## WORK REQUIRED
Beginning with the line where "What bpy script" appears, retype every remaining line of the data below, both the first and last included.

## PROVIDED INFORMATION
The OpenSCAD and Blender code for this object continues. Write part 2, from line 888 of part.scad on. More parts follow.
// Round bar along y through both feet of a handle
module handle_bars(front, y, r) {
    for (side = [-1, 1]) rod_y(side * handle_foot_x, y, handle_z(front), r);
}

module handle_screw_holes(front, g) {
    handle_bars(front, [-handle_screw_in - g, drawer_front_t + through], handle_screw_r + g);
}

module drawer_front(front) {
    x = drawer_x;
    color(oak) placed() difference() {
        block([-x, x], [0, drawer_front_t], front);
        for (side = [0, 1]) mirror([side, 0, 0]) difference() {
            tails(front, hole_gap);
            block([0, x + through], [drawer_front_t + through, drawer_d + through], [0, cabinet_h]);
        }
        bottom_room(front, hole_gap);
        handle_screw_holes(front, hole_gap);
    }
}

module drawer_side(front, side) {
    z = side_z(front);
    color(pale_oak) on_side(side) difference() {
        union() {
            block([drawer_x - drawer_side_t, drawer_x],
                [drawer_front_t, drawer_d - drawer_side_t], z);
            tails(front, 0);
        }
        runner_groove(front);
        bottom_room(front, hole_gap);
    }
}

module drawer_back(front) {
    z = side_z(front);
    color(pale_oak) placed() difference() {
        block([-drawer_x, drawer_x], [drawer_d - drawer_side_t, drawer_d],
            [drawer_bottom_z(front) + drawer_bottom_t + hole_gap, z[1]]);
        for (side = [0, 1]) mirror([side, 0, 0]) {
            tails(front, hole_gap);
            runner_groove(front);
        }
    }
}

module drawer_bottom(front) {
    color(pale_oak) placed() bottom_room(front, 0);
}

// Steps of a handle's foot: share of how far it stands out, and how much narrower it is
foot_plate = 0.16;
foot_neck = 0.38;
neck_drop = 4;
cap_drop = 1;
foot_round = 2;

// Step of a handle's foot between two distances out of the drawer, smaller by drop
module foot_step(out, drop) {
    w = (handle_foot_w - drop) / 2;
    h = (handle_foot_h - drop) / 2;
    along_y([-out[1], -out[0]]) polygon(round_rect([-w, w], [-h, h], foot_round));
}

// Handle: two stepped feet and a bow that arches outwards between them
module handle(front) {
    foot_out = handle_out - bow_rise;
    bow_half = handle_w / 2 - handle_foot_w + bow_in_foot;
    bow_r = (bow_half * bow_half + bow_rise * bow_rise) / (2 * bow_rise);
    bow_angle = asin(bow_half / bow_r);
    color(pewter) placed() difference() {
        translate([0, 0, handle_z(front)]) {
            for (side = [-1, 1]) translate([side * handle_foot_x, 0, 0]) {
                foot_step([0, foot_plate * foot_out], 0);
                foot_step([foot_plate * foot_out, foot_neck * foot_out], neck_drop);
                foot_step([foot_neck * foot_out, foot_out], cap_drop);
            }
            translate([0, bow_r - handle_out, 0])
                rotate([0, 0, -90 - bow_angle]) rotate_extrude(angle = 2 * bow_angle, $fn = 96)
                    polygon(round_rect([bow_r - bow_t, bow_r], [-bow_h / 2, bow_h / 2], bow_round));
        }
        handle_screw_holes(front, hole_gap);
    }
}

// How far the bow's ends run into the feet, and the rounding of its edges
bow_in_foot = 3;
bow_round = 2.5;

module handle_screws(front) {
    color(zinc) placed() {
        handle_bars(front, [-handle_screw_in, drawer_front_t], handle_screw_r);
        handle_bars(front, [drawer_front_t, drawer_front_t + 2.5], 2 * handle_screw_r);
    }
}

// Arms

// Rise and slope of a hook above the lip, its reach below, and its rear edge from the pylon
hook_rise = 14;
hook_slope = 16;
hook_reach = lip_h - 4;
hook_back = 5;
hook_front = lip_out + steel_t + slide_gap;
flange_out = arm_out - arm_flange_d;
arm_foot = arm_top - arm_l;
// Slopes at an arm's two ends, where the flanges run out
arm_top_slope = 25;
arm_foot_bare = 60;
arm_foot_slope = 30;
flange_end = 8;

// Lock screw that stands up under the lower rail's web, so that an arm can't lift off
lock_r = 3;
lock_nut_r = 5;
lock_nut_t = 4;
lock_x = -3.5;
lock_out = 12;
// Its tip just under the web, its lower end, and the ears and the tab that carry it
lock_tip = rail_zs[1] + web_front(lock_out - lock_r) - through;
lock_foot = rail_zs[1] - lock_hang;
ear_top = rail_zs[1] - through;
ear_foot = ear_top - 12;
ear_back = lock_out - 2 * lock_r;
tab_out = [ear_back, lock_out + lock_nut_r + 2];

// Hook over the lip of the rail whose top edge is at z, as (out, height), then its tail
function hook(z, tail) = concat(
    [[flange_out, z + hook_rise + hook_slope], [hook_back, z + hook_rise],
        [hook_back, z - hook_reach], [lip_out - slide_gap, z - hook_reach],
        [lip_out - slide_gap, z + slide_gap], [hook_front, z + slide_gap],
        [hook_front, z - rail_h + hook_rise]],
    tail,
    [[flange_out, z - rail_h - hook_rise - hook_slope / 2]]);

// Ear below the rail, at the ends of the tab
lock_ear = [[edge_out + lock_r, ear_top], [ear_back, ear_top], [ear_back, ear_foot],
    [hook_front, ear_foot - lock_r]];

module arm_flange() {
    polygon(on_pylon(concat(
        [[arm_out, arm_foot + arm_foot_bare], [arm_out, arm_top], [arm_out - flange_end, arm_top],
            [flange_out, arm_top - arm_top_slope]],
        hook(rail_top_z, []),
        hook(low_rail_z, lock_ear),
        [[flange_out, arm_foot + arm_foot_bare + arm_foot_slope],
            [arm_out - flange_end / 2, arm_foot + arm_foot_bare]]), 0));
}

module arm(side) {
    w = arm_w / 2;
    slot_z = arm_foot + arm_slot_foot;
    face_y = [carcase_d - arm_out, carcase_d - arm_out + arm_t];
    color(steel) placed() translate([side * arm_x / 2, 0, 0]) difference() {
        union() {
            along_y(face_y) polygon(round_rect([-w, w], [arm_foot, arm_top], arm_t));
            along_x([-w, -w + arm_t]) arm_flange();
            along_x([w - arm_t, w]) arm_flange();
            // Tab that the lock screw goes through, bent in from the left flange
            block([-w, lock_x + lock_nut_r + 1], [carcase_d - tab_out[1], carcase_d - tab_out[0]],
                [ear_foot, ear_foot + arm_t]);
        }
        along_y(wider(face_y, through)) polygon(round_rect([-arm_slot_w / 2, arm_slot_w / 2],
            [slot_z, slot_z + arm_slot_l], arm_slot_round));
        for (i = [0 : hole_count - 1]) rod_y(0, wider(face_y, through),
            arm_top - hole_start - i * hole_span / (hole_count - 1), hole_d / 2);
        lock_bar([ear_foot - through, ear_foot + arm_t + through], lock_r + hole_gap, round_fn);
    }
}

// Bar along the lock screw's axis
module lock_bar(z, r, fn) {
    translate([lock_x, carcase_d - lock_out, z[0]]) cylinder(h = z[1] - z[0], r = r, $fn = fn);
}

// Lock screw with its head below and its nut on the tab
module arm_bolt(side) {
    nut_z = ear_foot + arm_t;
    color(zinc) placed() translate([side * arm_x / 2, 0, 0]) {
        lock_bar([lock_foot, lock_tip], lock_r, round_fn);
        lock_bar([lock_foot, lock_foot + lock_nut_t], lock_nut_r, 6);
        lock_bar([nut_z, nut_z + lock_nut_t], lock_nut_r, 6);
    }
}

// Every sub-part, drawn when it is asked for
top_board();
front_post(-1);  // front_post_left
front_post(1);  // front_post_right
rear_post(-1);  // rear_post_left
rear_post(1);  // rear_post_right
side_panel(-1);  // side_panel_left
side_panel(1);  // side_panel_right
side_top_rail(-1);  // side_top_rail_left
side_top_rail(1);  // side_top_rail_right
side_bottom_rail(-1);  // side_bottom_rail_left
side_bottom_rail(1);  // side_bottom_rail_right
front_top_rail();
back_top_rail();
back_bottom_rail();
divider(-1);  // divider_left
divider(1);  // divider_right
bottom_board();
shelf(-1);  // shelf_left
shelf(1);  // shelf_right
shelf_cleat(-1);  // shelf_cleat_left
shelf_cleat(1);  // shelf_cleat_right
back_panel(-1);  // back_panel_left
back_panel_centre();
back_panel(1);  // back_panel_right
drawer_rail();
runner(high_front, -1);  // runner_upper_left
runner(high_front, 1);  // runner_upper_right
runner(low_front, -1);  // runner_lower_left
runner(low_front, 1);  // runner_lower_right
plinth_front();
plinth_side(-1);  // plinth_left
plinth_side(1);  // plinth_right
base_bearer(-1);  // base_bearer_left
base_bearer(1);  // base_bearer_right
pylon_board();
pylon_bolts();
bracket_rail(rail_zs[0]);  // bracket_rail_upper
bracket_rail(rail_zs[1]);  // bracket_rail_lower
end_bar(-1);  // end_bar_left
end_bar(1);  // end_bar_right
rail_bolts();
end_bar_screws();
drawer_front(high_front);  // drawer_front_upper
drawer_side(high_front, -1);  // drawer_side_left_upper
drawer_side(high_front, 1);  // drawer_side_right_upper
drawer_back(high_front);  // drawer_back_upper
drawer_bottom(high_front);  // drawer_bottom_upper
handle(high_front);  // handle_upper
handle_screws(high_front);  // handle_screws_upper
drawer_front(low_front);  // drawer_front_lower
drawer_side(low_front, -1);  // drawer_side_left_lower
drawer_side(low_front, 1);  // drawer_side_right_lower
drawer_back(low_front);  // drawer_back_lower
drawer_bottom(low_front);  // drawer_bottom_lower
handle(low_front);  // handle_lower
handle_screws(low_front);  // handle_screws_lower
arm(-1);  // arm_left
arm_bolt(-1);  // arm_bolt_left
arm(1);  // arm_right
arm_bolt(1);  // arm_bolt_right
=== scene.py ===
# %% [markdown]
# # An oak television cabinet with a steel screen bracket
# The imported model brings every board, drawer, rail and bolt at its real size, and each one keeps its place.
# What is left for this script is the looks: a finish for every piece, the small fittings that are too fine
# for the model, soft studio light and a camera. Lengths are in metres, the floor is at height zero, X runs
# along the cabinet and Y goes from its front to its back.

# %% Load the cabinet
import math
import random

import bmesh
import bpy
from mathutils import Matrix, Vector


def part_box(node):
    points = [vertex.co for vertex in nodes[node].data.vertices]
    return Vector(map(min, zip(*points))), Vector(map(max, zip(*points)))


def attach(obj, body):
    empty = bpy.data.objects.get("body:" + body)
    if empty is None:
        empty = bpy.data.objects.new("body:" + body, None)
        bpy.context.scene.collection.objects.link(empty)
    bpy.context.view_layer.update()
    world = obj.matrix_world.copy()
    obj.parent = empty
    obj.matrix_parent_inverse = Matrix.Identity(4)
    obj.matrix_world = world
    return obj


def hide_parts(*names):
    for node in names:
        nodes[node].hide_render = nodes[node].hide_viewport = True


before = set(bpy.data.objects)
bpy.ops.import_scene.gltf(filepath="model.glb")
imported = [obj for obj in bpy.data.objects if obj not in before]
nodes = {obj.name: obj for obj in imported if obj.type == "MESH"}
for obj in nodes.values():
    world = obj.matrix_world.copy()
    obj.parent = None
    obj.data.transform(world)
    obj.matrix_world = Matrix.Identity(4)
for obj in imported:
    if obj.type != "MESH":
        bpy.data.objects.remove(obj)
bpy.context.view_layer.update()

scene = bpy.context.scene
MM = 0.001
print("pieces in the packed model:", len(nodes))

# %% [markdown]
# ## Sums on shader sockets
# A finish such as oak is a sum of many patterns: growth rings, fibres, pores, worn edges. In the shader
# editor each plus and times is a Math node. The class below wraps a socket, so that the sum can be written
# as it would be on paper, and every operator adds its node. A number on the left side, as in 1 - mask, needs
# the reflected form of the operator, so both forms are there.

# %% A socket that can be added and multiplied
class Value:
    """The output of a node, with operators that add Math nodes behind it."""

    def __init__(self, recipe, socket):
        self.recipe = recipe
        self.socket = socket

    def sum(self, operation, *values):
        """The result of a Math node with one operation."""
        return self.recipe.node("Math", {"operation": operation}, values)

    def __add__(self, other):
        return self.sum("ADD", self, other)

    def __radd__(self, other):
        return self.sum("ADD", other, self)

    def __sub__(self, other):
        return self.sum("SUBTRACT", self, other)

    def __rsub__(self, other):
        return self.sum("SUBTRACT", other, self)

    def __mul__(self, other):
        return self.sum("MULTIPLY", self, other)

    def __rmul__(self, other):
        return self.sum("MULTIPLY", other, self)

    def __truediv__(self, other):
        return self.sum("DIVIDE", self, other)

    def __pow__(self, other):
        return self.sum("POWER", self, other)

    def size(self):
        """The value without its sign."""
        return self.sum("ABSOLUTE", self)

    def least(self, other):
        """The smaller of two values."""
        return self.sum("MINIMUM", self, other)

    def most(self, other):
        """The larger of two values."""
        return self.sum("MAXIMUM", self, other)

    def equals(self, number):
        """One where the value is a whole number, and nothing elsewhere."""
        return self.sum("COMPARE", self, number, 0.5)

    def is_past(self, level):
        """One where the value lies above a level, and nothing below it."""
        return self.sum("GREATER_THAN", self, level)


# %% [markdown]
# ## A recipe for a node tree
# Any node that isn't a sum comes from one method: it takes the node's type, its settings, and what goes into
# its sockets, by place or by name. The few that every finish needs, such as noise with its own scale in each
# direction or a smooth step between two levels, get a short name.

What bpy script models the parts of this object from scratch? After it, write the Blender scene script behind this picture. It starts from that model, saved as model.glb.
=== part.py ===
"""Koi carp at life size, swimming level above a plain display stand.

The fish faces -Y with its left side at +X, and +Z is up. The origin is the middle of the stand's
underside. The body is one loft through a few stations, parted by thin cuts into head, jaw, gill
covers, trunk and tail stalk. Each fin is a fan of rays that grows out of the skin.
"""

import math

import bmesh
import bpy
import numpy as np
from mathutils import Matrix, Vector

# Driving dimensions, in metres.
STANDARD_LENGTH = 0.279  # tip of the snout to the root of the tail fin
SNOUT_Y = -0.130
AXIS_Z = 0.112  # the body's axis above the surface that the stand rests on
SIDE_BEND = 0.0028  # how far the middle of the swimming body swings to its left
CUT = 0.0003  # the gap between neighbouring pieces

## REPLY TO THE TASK
What bpy script models the parts of this object from scratch? After it, write the Blender scene script behind this picture. It starts from that model, saved as model.glb.
=== part.py ===
"""Koi carp at life size, swimming level above a plain display stand.

The fish faces -Y with its left side at +X, and +Z is up. The origin is the middle of the stand's
underside. The body is one loft through a few stations, parted by thin cuts into head, jaw, gill
covers, trunk and tail stalk. Each fin is a fan of rays that grows out of the skin.
"""

import math

import bmesh
import bpy
import numpy as np
from mathutils import Matrix, Vector

# Driving dimensions, in metres.
STANDARD_LENGTH = 0.279  # tip of the snout to the root of the tail fin
SNOUT_Y = -0.130
AXIS_Z = 0.112  # the body's axis above the surface that the stand rests on
SIDE_BEND = 0.0028  # how far the middle of the swimming body swings to its left
CUT = 0.0003  # the gap between neighbouring pieces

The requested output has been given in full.